**Aim**. Every line in the data below from the one containing "const tile = new" down to the one containing "cad_parts[obj.name] = obj", both included, must be retyped exactly; no other line is to appear.

**Supplied material**.
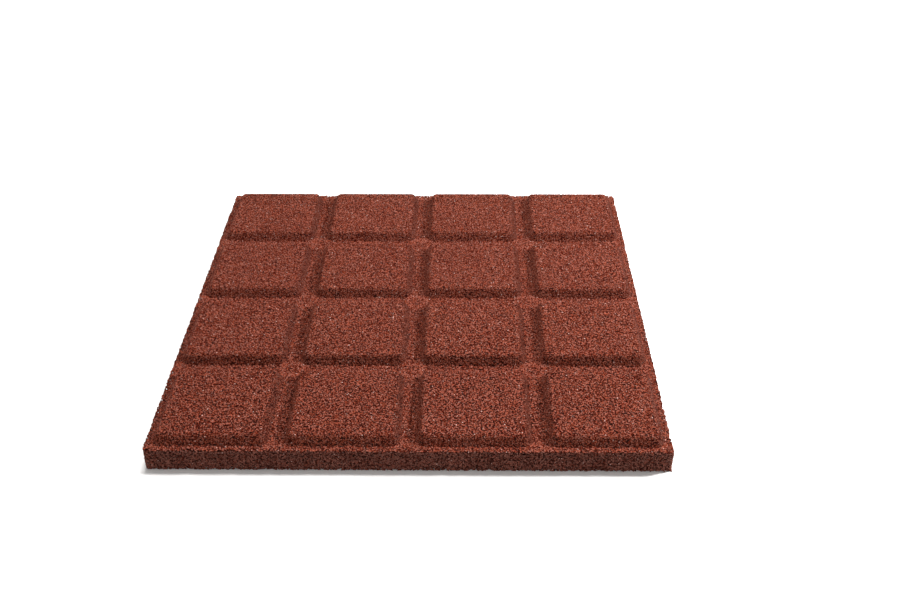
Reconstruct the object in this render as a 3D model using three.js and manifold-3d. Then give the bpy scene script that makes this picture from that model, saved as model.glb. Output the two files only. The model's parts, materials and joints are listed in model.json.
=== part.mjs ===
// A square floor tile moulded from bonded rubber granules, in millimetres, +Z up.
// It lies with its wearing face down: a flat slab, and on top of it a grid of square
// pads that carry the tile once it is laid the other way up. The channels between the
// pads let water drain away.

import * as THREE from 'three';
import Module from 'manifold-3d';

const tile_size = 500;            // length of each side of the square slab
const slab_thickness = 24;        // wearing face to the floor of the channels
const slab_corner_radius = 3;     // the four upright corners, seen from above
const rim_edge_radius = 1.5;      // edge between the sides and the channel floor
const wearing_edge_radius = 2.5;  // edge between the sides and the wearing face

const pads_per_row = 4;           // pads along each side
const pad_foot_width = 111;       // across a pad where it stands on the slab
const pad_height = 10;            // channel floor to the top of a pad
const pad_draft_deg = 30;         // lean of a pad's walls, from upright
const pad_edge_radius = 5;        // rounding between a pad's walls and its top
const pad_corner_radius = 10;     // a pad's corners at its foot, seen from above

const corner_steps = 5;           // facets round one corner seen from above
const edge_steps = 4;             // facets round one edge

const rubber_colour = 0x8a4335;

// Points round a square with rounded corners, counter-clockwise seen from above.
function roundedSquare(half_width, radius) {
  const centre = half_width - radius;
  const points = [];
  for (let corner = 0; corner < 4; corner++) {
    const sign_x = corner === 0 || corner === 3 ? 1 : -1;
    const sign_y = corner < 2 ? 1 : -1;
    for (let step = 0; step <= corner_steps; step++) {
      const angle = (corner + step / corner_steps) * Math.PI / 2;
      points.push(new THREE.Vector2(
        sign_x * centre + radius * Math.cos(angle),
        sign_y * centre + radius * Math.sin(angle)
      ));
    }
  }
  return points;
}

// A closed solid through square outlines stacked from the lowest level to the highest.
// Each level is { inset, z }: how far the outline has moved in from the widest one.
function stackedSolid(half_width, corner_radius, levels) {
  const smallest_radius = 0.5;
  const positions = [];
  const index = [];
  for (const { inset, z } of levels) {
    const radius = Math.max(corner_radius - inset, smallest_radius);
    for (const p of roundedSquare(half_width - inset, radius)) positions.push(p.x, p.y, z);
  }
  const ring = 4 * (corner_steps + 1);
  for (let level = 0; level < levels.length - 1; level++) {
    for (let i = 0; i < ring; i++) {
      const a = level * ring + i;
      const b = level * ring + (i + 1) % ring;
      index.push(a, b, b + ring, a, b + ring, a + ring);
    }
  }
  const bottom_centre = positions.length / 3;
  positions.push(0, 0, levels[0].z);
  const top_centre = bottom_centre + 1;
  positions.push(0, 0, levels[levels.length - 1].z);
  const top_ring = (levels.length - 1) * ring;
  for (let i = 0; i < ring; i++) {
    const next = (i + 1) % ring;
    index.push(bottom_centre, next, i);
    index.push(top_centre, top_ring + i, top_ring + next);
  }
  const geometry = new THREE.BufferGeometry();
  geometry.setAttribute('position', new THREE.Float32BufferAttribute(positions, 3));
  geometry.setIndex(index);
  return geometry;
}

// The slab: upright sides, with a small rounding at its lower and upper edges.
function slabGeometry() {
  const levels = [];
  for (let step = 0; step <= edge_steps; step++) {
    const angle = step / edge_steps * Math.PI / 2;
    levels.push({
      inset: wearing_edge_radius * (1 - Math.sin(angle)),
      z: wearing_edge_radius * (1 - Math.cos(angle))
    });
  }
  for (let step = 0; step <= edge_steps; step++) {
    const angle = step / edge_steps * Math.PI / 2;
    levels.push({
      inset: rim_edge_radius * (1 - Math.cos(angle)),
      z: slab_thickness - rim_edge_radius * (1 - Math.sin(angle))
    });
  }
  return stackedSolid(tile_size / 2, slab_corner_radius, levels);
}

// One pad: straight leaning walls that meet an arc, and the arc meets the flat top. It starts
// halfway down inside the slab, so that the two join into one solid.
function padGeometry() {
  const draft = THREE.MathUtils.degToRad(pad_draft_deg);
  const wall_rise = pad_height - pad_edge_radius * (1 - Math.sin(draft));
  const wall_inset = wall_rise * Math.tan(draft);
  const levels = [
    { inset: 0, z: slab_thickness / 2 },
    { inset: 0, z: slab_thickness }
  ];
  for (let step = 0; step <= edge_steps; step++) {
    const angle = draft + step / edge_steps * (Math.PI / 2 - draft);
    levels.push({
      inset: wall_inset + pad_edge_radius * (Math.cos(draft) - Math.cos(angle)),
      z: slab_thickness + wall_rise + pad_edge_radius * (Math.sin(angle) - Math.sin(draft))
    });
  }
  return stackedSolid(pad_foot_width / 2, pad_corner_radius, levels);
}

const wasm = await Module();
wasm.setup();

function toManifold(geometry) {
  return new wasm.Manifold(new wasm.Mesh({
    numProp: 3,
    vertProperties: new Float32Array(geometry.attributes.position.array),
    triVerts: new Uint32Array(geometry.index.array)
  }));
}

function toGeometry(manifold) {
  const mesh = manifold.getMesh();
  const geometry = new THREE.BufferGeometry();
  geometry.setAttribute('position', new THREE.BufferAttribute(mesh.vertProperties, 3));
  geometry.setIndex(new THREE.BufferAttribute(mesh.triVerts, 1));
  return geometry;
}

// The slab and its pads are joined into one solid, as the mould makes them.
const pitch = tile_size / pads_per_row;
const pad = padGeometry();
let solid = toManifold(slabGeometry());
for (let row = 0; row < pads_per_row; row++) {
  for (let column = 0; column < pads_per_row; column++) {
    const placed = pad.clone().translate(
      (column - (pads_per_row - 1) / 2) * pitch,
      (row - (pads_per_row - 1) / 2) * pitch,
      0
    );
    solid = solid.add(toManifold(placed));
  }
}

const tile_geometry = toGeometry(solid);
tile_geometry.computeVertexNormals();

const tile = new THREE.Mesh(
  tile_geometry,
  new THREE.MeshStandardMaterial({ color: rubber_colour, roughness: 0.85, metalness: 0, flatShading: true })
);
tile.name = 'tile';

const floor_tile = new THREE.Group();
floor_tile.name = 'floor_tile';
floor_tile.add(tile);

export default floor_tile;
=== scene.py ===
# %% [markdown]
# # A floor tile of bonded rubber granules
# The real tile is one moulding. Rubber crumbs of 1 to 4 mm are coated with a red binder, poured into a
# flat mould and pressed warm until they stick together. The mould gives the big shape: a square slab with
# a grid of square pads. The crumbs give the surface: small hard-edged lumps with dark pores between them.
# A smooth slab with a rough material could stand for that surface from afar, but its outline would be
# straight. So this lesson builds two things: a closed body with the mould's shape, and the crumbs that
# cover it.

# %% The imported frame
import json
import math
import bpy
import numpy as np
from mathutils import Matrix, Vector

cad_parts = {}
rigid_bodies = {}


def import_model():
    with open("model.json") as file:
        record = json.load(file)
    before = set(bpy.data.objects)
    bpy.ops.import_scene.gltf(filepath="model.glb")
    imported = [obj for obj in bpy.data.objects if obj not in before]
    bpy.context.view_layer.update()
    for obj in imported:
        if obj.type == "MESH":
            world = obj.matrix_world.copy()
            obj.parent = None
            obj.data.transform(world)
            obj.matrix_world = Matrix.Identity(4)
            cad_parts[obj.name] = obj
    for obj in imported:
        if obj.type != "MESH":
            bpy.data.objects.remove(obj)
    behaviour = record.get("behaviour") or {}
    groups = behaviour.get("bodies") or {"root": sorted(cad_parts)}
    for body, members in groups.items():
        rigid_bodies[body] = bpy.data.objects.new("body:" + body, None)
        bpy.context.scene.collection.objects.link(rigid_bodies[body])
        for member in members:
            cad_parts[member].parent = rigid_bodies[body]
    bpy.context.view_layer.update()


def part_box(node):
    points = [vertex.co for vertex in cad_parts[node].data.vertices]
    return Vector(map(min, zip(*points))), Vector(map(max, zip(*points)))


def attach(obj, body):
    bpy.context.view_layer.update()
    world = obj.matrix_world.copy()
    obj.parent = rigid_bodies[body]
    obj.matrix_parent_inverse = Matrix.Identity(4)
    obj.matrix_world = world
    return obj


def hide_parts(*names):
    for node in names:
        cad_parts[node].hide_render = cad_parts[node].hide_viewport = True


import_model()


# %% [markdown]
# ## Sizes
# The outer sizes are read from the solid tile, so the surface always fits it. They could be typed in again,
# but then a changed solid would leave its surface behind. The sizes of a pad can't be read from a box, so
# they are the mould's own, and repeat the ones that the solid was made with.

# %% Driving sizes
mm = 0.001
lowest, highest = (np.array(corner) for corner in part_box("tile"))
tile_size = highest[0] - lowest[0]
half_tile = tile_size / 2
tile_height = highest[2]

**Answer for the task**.
const tile = new THREE.Mesh(
  tile_geometry,
  new THREE.MeshStandardMaterial({ color: rubber_colour, roughness: 0.85, metalness: 0, flatShading: true })
);
tile.name = 'tile';

const floor_tile = new THREE.Group();
floor_tile.name = 'floor_tile';
floor_tile.add(tile);

export default floor_tile;
=== scene.py ===
# %% [markdown]
# # A floor tile of bonded rubber granules
# The real tile is one moulding. Rubber crumbs of 1 to 4 mm are coated with a red binder, poured into a
# flat mould and pressed warm until they stick together. The mould gives the big shape: a square slab with
# a grid of square pads. The crumbs give the surface: small hard-edged lumps with dark pores between them.
# A smooth slab with a rough material could stand for that surface from afar, but its outline would be
# straight. So this lesson builds two things: a closed body with the mould's shape, and the crumbs that
# cover it.

# %% The imported frame
import json
import math
import bpy
import numpy as np
from mathutils import Matrix, Vector

cad_parts = {}
rigid_bodies = {}


def import_model():
    with open("model.json") as file:
        record = json.load(file)
    before = set(bpy.data.objects)
    bpy.ops.import_scene.gltf(filepath="model.glb")
    imported = [obj for obj in bpy.data.objects if obj not in before]
    bpy.context.view_layer.update()
    for obj in imported:
        if obj.type == "MESH":
            world = obj.matrix_world.copy()
            obj.parent = None
            obj.data.transform(world)
            obj.matrix_world = Matrix.Identity(4)
            cad_parts[obj.name] = obj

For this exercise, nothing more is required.